_WHAT YOU ARE ASKED TO DO_
Write the listing out again, all of it, word for word.

_SUPPLIED DATA_
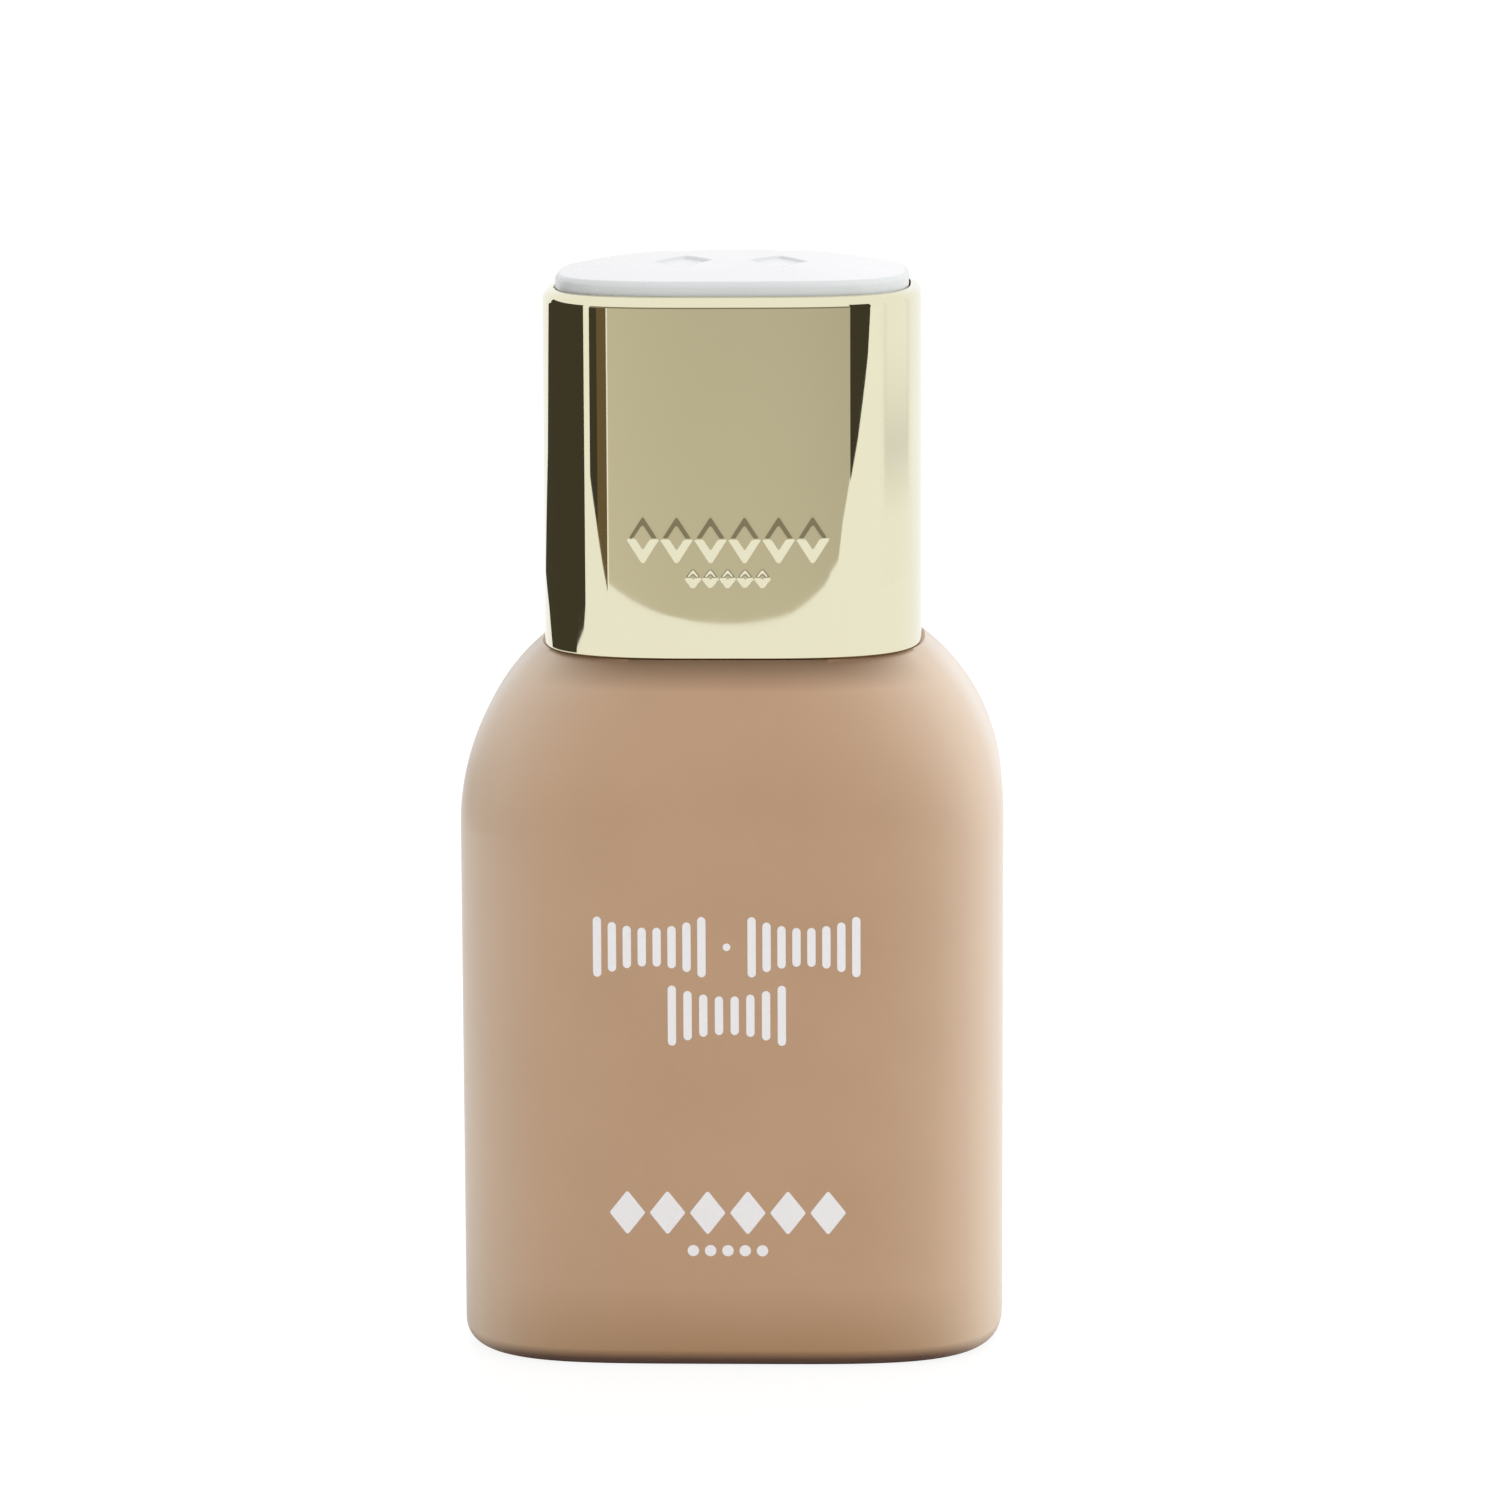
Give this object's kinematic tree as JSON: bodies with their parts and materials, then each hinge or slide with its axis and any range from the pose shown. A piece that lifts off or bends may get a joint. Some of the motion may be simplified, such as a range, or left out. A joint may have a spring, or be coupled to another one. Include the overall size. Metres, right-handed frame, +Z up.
{
  "type": "foundation pump bottle",
  "caption": "Square frosted glass foundation bottle with rounded shoulders, screw-on lotion pump and square pale-gold pull-off overcap with a white top plate.",
  "frame": {"origin": "centre of the base on the resting plane", "axes": "+Z up along the bottle's axis, -Y towards the printed front, +X to the right of someone facing the front"},
  "size_m": [0.04, 0.04, 0.0794],
  "materials": {
    "frosted_glass": "acid-etched satin outside, polished inside",
    "foundation": "opaque nude cream",
    "label_paper": "coated paper",
    "gasket_foam": "closed-cell foam",
    "natural_plastic": "translucent natural polypropylene",
    "white_plastic": "moulded white polypropylene",
    "ivory_plastic": "soft polyethylene",
    "spring_steel": "bright drawn stainless",
    "pale_gold": "bright pale-gold anodised",
    "white_gloss": "satin-gloss white"
  },
  "bodies": {
    "bottle": {"glass_bottle": "frosted_glass", "foundation_fill": "foundation", "shade_label": "label_paper"},
    "pump": {"neck_gasket": "gasket_foam", "pump_housing": "natural_plastic", "pump_retainer": "white_plastic", "dip_tube": "natural_plastic", "ball_retainer": "ivory_plastic", "return_spring": "spring_steel"},
    "closure": {"screw_closure": "white_plastic", "collar_trim": "pale_gold"},
    "overcap": {"overcap_shell": "pale_gold", "overcap_liner": "white_plastic", "overcap_top_plate": "white_gloss"},
    "plunger": {"pump_stem": "white_plastic", "piston_seat": "ivory_plastic"},
    "piston": {"piston": "ivory_plastic"},
    "actuator": {"actuator_button": "white_plastic"},
    "ball": {"inlet_ball": "spring_steel"}
  },
  "joints": [
    {"name": "pump_rise", "type": "slide", "parent": "bottle", "child": "pump", "axis": [0, 0, 1], "range_m": [0, 0.00397]},
    {"name": "closure_turn", "type": "hinge", "parent": "pump", "child": "closure", "pos_m": [0, 0, 0.062], "axis": [0, 0, 1], "range_deg": [0, 450]},
    {"name": "overcap_lift", "type": "slide", "parent": "pump", "child": "overcap", "axis": [0, 0, 1], "range_m": [0, 0.04]},
    {"name": "actuator_press", "type": "slide", "parent": "pump", "child": "plunger", "axis": [0, 0, -1], "range_m": [0, 0.0027], "stiffness_N_per_m": 1500, "springref_m": -0.003, "deforming": ["return_spring"]},
    {"name": "actuator_swivel", "type": "hinge", "parent": "plunger", "child": "actuator", "pos_m": [0, 0, 0.0669], "axis": [0, 0, 1], "continuous": true},
    {"name": "piston_slip", "type": "slide", "parent": "plunger", "child": "piston", "axis": [0, 0, 1], "range_m": [0, 0.0004]},
    {"name": "inlet_ball_lift", "type": "slide", "parent": "pump", "child": "ball", "axis": [0, 0, 1], "range_m": [0, 0.0008]}
  ],
  "couplings": [
    {"joint": "closure_turn", "follows": "pump_rise", "rad_per_m": 1979}
  ]
}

_EXERCISE OUTPUT_
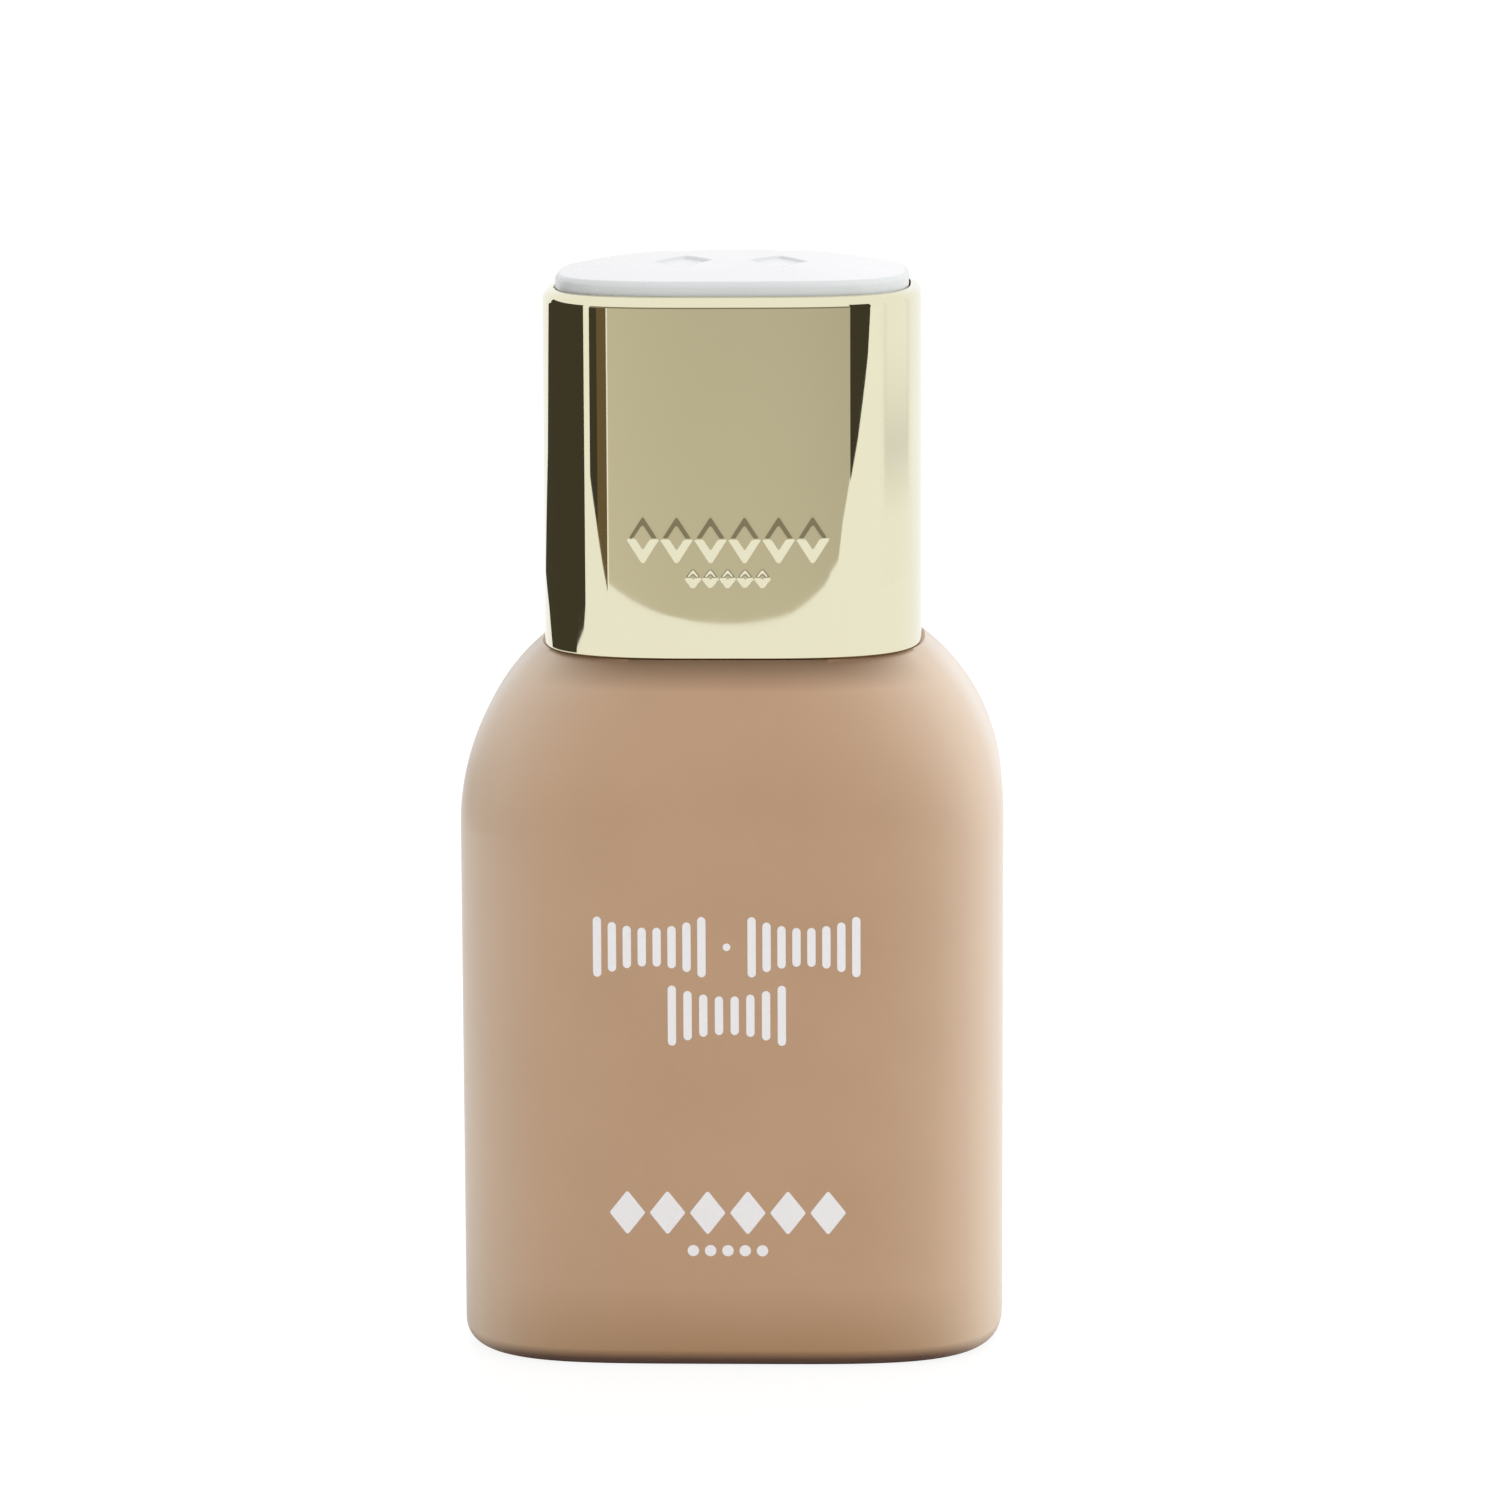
Give this object's kinematic tree as JSON: bodies with their parts and materials, then each hinge or slide with its axis and any range from the pose shown. A piece that lifts off or bends may get a joint. Some of the motion may be simplified, such as a range, or left out. A joint may have a spring, or be coupled to another one. Include the overall size. Metres, right-handed frame, +Z up.
{
  "type": "foundation pump bottle",
  "caption": "Square frosted glass foundation bottle with rounded shoulders, screw-on lotion pump and square pale-gold pull-off overcap with a white top plate.",
  "frame": {"origin": "centre of the base on the resting plane", "axes": "+Z up along the bottle's axis, -Y towards the printed front, +X to the right of someone facing the front"},
  "size_m": [0.04, 0.04, 0.0794],
  "materials": {
    "frosted_glass": "acid-etched satin outside, polished inside",
    "foundation": "opaque nude cream",
    "label_paper": "coated paper",
    "gasket_foam": "closed-cell foam",
    "natural_plastic": "translucent natural polypropylene",
    "white_plastic": "moulded white polypropylene",
    "ivory_plastic": "soft polyethylene",
    "spring_steel": "bright drawn stainless",
    "pale_gold": "bright pale-gold anodised",
    "white_gloss": "satin-gloss white"
  },
  "bodies": {
    "bottle": {"glass_bottle": "frosted_glass", "foundation_fill": "foundation", "shade_label": "label_paper"},
    "pump": {"neck_gasket": "gasket_foam", "pump_housing": "natural_plastic", "pump_retainer": "white_plastic", "dip_tube": "natural_plastic", "ball_retainer": "ivory_plastic", "return_spring": "spring_steel"},
    "closure": {"screw_closure": "white_plastic", "collar_trim": "pale_gold"},
    "overcap": {"overcap_shell": "pale_gold", "overcap_liner": "white_plastic", "overcap_top_plate": "white_gloss"},
    "plunger": {"pump_stem": "white_plastic", "piston_seat": "ivory_plastic"},
    "piston": {"piston": "ivory_plastic"},
    "actuator": {"actuator_button": "white_plastic"},
    "ball": {"inlet_ball": "spring_steel"}
  },
  "joints": [
    {"name": "pump_rise", "type": "slide", "parent": "bottle", "child": "pump", "axis": [0, 0, 1], "range_m": [0, 0.00397]},
    {"name": "closure_turn", "type": "hinge", "parent": "pump", "child": "closure", "pos_m": [0, 0, 0.062], "axis": [0, 0, 1], "range_deg": [0, 450]},
    {"name": "overcap_lift", "type": "slide", "parent": "pump", "child": "overcap", "axis": [0, 0, 1], "range_m": [0, 0.04]},
    {"name": "actuator_press", "type": "slide", "parent": "pump", "child": "plunger", "axis": [0, 0, -1], "range_m": [0, 0.0027], "stiffness_N_per_m": 1500, "springref_m": -0.003, "deforming": ["return_spring"]},
    {"name": "actuator_swivel", "type": "hinge", "parent": "plunger", "child": "actuator", "pos_m": [0, 0, 0.0669], "axis": [0, 0, 1], "continuous": true},
    {"name": "piston_slip", "type": "slide", "parent": "plunger", "child": "piston", "axis": [0, 0, 1], "range_m": [0, 0.0004]},
    {"name": "inlet_ball_lift", "type": "slide", "parent": "pump", "child": "ball", "axis": [0, 0, 1], "range_m": [0, 0.0008]}
  ],
  "couplings": [
    {"joint": "closure_turn", "follows": "pump_rise", "rad_per_m": 1979}
  ]
}